As an avid visitor to Colorado, I usually have a day or so where I seem to be effected by Altitude Sickness. Altitude sickness occurs when your body doesn’t get enough oxygen from the air at a higher altitude. My hometown sits at a cool 640′ above sea level, whereas Colorado Springs sits at 6,035′ above sea level — that’s a huge difference, right?! Needless to say, this can set a girl back, which I hate on vacations. So here are my favorite tips for combating the symptoms of altitude sickness in order to make the most out of your high altitude vacations!
Stay hydrated – I cannot emphasize this enough! A major symptom of altitude sickness is headache and fatigue, both of which can be remedied with lots of water. I typically drink half my body weight in ounces when I’m at home, so I try to drink my body weight in ounces when I’m at a higher altitude. Yes, you’ll probably half to go to the bathroom more frequently, but your body will thank you by running at it’s optimum level.

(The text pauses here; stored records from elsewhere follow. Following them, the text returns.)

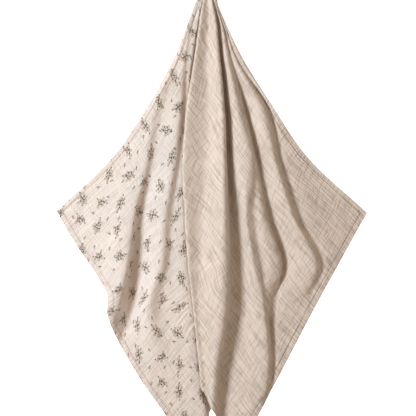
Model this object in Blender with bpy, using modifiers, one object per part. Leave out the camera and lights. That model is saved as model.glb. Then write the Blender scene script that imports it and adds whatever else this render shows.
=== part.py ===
"""Two swaddle blankets of crinkled cotton muslin, hung together from one point.

Each blanket is one square sheet held by a corner: it hangs with a diagonal upright, one side corner
spread out to its visible side and the other side folded away behind. The origin is the hanging point
at the gathered top, +Z is up, X runs along the front and -Y faces the viewer. A drop is measured down
from the corner's own tip, which is bunched up in the hold.
"""
import math

import bpy
import numpy as np

MM = 0.001
SIDE = 1100 * MM                # each blanket is cut square
SHEET = 1.6 * MM                # two layers of crinkled gauze
TOP_DROP = 26 * MM              # from the tip of the bunched corner down to the hanging point
TIP_RISE = 16 * MM              # from the lowest corner up to the last full row
GATHER_DROP = 300 * MM          # the folds gather towards the held tip above this drop
FADE_DROP = 150 * MM            # above this drop the folds close up into the bunch
COLUMNS = 40                    # cells across a blanket
ROWS = 30                       # cells down a blanket
CURVE_STEPS = 10                # steps on the section between two folds

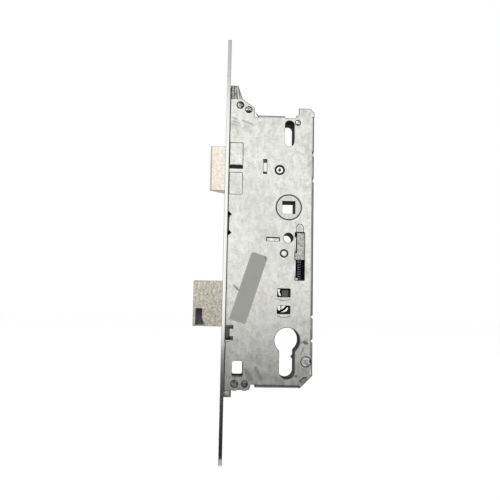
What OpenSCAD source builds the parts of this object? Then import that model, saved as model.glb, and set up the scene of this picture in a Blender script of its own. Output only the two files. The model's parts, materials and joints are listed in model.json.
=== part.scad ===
// Mortice lock with a sprung latch and a key-thrown deadbolt, in a riveted sheet case.
// Origin on the follower's axis at mid thickness. X towards the hinge side of the door,
// Y through the door's thickness, Z up. The deadbolt is thrown and the latch is out.

/* [Main sizes] */
// Faceplate front to the follower's axis
backset = 45; // [40:0.5:50]
// Follower's axis down to the cylinder's centre
centres = 92; // [88:0.5:94]
// Follower's axis to the rear edge of the case
case_behind = 17.7; // [17.5:0.1:20]
// Follower's axis up to the top edge of the case
case_above = 64.2; // [62:0.5:68]
// Cylinder's centre down to the bottom edge of the case
case_below = 32; // [30:0.5:36]
// Overall thickness of the case
case_t = 16; // [15.6:0.2:18]
// Thickness of the case sheet
sheet_t = 1.5; // [1.2:0.1:1.6]
// Outside radius of the folded edges
bend_r = 2.2; // [1.8:0.1:2.6]

/* [Faceplate] */
// Width of the faceplate
face_w = 20; // [18:0.5:24]
// Thickness of the faceplate
face_t = 2.5; // [2:0.1:3]
// Follower's axis up to the faceplate's top end
face_above = 119.5; // [112:0.5:130]
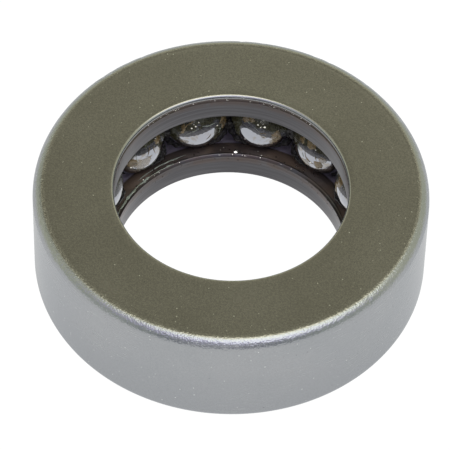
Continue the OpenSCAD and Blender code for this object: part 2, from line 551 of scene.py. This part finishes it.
# --- Grease --------------------------------------------------------------------------------------


def lump(points, faces, directions, quads, shape):
    """Adds one closed blob whose skin lies where shape puts each unit direction."""
    start = len(points)
    points += [shape(direction) for direction in directions]
    faces += [tuple(start + k for k in quad) for quad in quads]


def out_of_balls(point, near, gap):
    """Pushes a point that lies in a ball out to its skin."""
    for centre in near:
        offset = point - centre
        if offset.length < BALL_R + gap:
            point = centre + offset.normalized() * (BALL_R + gap)
    return point


def between_balls(name, material, shift, size):
    """A lump of grease where each two balls meet.

    In mm, shift is how far outward of the ball circle it lies, and size is its half-lengths outward,
    sideways and up.
    """
    points, faces = [], []
    directions, quads = quad_sphere(14)
    skin = 0.015 * MM
    for i, centre in enumerate(BALL_CENTRES):
        ahead = BALL_CENTRES[(i + 1) % len(BALL_CENTRES)]
        middle = (centre + ahead) / 2
        outward = Vector((middle.x, middle.y, 0)).normalized()
        sideways = Vector((-outward.y, outward.x, 0))
        rng = random.Random(100 + i)
        heart = middle + outward * shift * MM + Vector((0, 0, rng.uniform(-0.4, 0.5) * MM))
        seed = rng.random() * 50

        def shape(d):
            swell = 1 + 0.45 * noise.noise(d * 1.6 + Vector((seed, 0, 0)))
            reach = outward * d.x * size[0] + sideways * d.y * size[1] + Vector((0, 0, d.z * size[2]))
            spot = heart + reach * swell * MM
            flat = spot.xy.length
            held = min(max(flat, BORE_R + 0.2 * MM), BAND_INNER_R - 0.1 * MM)
            spot = Vector((spot.x * held / flat, spot.y * held / flat, spot.z))
            return out_of_balls(spot, (centre, ahead), skin)

        lump(points, faces, directions, quads, shape)
    return mesh_object(name, points, faces, material, ROW, "grease")


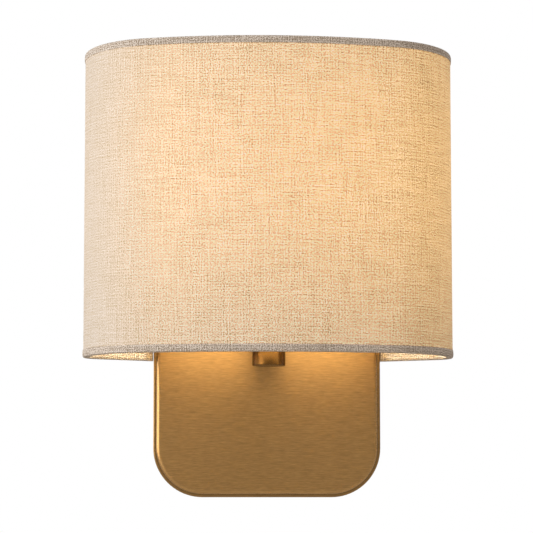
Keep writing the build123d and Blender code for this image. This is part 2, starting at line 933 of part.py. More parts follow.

Rest – This is terribly crucial. I know that the idea of resting and taking it easy while you are in a new place sounds terrible, but your body will thank you. Go to bed early and sleep a little later — make sure that you are getting at LEAST 8 hours of sleep per night and you’ll be in prime condition to take adventures in no time!
Drink Sparingly – Let me give you some first hand experience, drinking at a higher altitude can get a bit crazy. Drinks will hit you significantly faster at a higher altitude, so it’s important to use caution when drinking. Stick with the ‘for every beer, have a water’ mentality because nothing sucks more than having a massive hangover and dehydration when on vacation. Talk about a mood killer!
Hydration Station – Speaking of dehydration, let me AGAIN reiterate how important it is to drink water when you’re visiting a higher altitude. Just being at a higher elevation alone can cause you to lose more fluids – I’ve heard it’s somewhere around a quart per day from breathing alone. I always make an effort to keeping at least one full bottle of water with me at all times and (as I said above) I keep to the ‘one beer, one water’ rule.
You Are What You Eat – So I have some good news for you, when you’re a higher altitudes you are actually encouraged to eat carbs — heck yes!!! Complex carbs will help your body to use oxygen more efficiently and also aid in keeping your energy levels up. Another major plus is that they stabilize your blood sugar, which can be a problem at higher elevations. Also consider foods with higher levels of potassium, as potassium helps to act as an electrolyte.
Take Easy Adventures – At least for the first few days at a higher altitude, take so easy adventures. I guarantee you that even if you are in the best shape you have ever been, you will feel winded doing the easiest activity like running up a flight of stairs. If you’re an avid outdoor adventurer like me, you will want to ease into things. We love hiking and I didn’t even attempt to hike any trail harder than a yellow level; even that didn’t happen until one almost a week of being there.
Moisturize – You’ll need extra lip balm and skin moisturizer when you’re at higher altitudes. Similarly to the way dehydration works, higher altitudes have lower pressure, which means that there’s a higher rate of evaporation of moisture from you skin. I store lip balm and sample size containers of lotion in my purse, day pack, rental car and on my bedside table.
Protect Your Skin – Remember your sunscreen ya’ll! At higher elevations mean not only that you are closer to the sun, but that there is less water vapor in the air. This means that there’s 25% less sun protection. It doesn’t matter how tan you are or how protected you think you are from the sun, put on that sunscreen; you won’t regret it.